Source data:
========
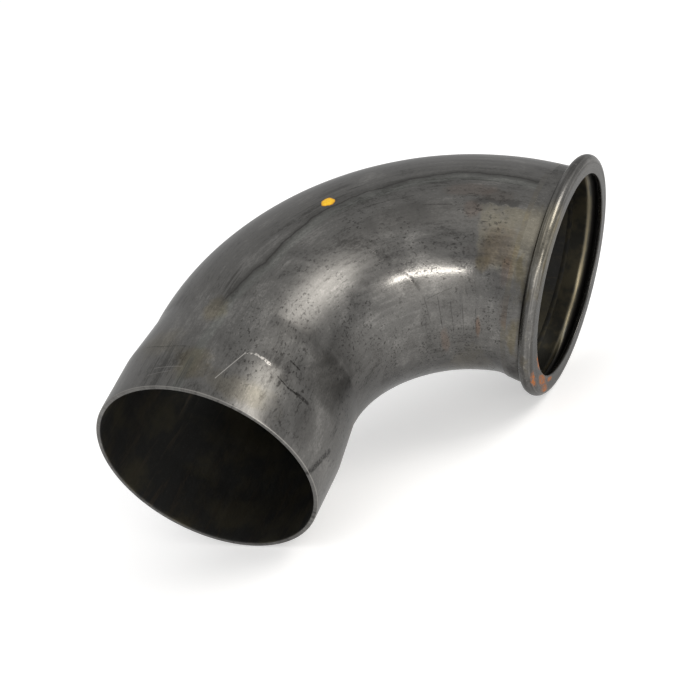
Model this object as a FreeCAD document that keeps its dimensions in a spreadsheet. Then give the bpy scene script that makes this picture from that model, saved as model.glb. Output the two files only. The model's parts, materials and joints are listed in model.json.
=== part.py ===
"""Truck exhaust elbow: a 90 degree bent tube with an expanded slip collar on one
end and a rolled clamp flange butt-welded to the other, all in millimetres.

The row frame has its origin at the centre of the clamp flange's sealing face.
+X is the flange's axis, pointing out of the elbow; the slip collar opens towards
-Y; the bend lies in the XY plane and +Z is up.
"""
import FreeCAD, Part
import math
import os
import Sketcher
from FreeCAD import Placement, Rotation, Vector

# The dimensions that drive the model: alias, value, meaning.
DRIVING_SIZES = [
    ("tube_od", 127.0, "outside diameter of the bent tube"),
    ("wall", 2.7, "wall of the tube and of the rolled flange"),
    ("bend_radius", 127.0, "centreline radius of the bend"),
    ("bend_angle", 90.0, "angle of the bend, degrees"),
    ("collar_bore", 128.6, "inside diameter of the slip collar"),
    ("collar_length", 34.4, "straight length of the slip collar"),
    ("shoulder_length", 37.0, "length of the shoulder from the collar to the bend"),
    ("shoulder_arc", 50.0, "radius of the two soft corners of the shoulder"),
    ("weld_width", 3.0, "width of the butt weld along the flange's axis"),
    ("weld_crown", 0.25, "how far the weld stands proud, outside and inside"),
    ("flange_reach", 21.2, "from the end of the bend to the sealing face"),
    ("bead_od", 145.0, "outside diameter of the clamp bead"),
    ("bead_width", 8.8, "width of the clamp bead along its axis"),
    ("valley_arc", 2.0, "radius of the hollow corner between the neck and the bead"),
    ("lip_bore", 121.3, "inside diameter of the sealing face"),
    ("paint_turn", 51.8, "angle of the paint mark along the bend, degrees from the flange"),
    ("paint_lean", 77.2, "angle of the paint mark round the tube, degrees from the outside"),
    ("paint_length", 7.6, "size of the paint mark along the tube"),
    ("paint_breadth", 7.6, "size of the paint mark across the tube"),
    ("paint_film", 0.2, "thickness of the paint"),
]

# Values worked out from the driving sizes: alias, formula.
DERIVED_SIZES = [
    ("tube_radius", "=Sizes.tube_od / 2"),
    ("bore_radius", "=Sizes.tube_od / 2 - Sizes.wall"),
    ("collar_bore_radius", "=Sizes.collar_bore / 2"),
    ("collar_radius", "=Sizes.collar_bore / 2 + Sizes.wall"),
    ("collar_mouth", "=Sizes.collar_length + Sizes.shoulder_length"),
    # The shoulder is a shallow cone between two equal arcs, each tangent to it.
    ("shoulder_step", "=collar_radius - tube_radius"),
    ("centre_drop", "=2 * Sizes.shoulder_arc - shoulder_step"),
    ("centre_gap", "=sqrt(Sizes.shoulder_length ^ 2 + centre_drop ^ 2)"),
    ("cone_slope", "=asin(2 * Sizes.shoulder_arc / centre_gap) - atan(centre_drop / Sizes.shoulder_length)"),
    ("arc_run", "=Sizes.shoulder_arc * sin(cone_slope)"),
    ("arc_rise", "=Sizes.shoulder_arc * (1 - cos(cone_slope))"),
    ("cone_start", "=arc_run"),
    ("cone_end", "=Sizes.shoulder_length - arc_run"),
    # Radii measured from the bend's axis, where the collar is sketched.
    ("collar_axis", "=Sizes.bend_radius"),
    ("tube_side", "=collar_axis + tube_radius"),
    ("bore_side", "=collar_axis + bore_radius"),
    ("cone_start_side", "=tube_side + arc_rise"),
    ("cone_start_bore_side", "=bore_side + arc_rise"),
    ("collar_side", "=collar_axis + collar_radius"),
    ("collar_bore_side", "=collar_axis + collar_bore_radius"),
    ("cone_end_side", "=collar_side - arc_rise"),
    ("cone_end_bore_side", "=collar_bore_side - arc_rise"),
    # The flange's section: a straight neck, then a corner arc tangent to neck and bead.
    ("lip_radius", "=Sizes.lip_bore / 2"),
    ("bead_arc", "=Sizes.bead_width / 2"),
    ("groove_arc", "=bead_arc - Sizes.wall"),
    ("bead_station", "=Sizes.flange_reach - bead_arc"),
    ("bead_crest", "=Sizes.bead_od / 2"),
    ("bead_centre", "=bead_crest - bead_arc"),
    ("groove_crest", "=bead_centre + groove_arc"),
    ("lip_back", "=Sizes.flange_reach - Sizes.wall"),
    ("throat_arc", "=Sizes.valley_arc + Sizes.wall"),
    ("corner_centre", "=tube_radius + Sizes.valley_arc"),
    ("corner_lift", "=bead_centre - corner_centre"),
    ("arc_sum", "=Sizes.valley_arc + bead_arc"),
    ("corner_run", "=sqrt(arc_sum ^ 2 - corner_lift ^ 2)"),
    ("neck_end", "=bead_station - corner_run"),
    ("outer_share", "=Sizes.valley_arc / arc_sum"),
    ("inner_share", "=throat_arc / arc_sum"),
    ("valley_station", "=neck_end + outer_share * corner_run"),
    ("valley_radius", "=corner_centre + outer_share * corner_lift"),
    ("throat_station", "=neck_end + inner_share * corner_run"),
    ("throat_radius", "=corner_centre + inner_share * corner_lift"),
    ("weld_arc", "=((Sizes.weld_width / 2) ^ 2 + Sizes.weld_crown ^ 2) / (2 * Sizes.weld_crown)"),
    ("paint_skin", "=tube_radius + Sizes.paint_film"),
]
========
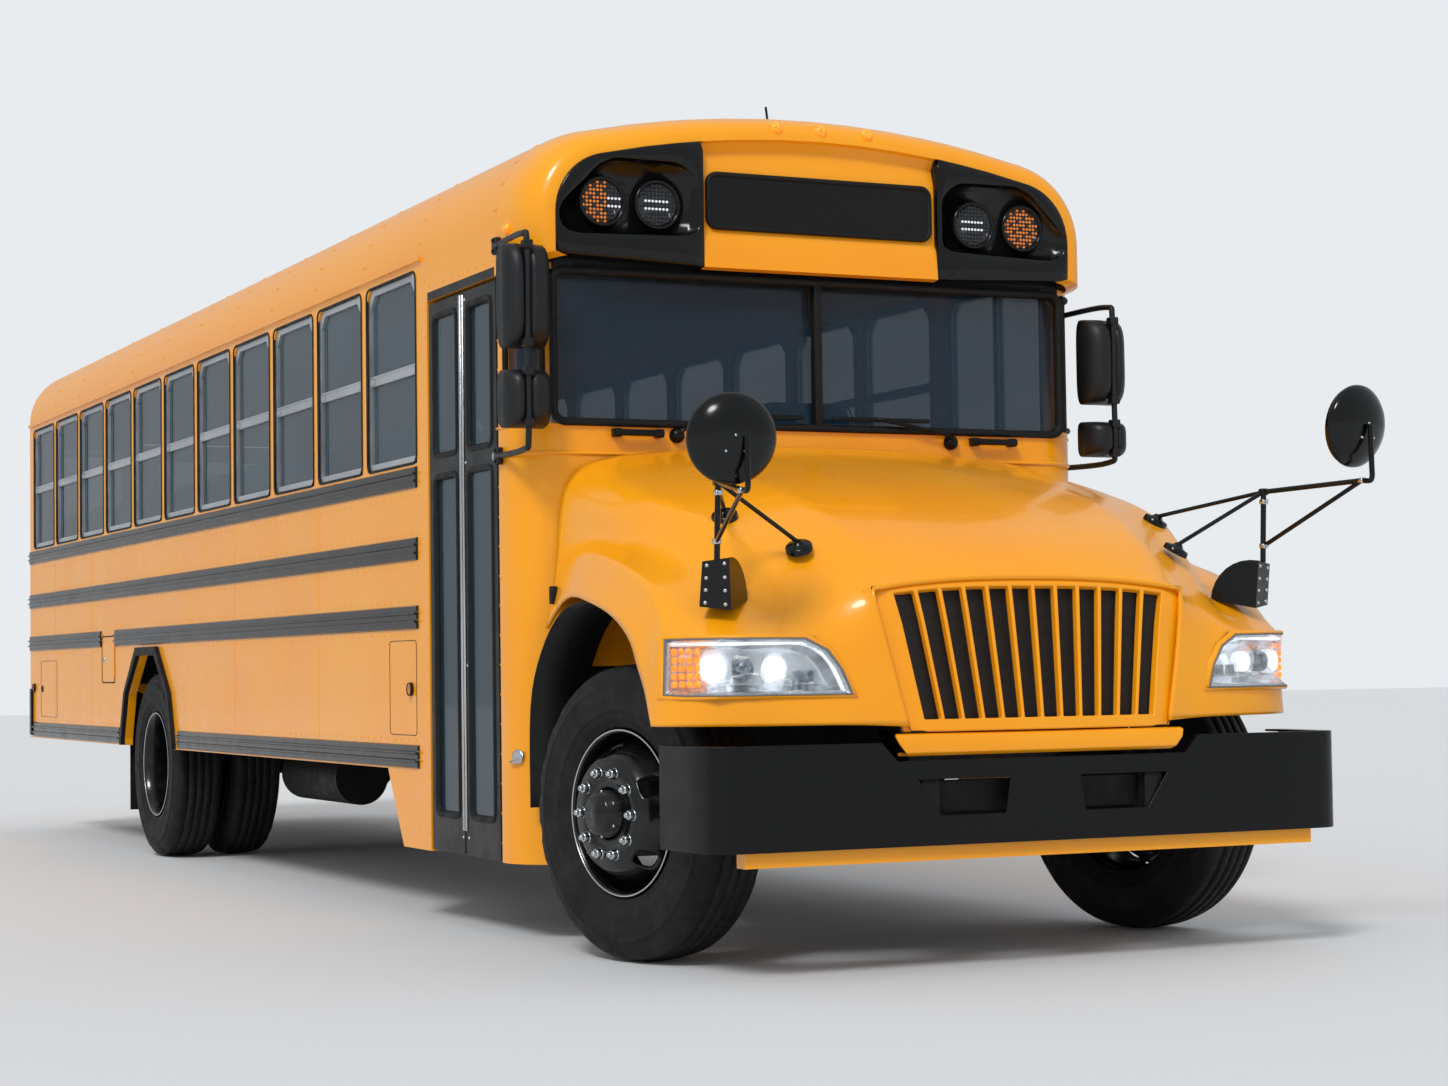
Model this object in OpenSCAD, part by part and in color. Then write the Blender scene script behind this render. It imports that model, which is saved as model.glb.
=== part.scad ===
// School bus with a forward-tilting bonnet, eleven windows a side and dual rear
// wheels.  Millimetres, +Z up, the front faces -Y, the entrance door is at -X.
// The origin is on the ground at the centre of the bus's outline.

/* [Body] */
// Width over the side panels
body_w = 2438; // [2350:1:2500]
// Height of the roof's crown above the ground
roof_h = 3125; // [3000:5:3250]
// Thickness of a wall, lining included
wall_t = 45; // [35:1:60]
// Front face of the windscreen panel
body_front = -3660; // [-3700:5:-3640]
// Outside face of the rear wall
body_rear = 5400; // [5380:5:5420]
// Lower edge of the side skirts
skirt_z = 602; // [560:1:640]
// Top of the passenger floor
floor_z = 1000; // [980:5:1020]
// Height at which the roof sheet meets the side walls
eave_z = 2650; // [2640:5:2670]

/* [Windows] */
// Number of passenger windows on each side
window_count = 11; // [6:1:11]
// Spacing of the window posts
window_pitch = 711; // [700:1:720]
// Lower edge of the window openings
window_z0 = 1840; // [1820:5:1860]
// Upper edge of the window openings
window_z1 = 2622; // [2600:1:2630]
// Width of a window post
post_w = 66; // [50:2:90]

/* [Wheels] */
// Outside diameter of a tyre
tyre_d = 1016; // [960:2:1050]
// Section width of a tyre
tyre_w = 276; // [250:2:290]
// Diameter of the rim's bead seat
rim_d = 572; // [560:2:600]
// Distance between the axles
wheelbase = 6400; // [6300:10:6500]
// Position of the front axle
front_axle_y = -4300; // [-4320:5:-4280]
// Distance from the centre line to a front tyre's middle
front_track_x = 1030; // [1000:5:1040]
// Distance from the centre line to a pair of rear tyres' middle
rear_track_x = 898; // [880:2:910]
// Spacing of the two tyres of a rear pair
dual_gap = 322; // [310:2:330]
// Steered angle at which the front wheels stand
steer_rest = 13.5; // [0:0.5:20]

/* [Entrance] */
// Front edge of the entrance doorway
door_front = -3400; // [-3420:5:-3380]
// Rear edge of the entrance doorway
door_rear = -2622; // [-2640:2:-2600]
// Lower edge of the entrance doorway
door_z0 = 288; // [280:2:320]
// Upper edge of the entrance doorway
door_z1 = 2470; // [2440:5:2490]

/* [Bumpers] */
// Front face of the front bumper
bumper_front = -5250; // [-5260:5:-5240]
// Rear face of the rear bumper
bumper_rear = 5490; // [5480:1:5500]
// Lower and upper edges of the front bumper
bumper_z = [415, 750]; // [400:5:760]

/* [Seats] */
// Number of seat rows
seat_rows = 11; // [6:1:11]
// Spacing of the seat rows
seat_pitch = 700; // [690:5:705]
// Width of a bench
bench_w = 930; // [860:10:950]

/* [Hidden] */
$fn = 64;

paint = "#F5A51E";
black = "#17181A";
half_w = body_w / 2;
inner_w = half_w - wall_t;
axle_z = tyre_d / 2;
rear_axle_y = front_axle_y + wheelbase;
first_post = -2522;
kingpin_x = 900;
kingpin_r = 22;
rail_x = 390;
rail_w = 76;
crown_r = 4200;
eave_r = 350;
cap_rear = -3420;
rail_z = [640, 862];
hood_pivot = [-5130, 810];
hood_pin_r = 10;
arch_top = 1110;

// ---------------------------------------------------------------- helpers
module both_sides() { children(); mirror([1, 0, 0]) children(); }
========
Identify the lines above with the word "saved". Copy them.

Model this object as a FreeCAD document that keeps its dimensions in a spreadsheet. Then give the bpy scene script that makes this picture from that model, saved as model.glb. Output the two files only. The model's parts, materials and joints are listed in model.json.
Model this object in OpenSCAD, part by part and in color. Then write the Blender scene script behind this render. It imports that model, which is saved as model.glb.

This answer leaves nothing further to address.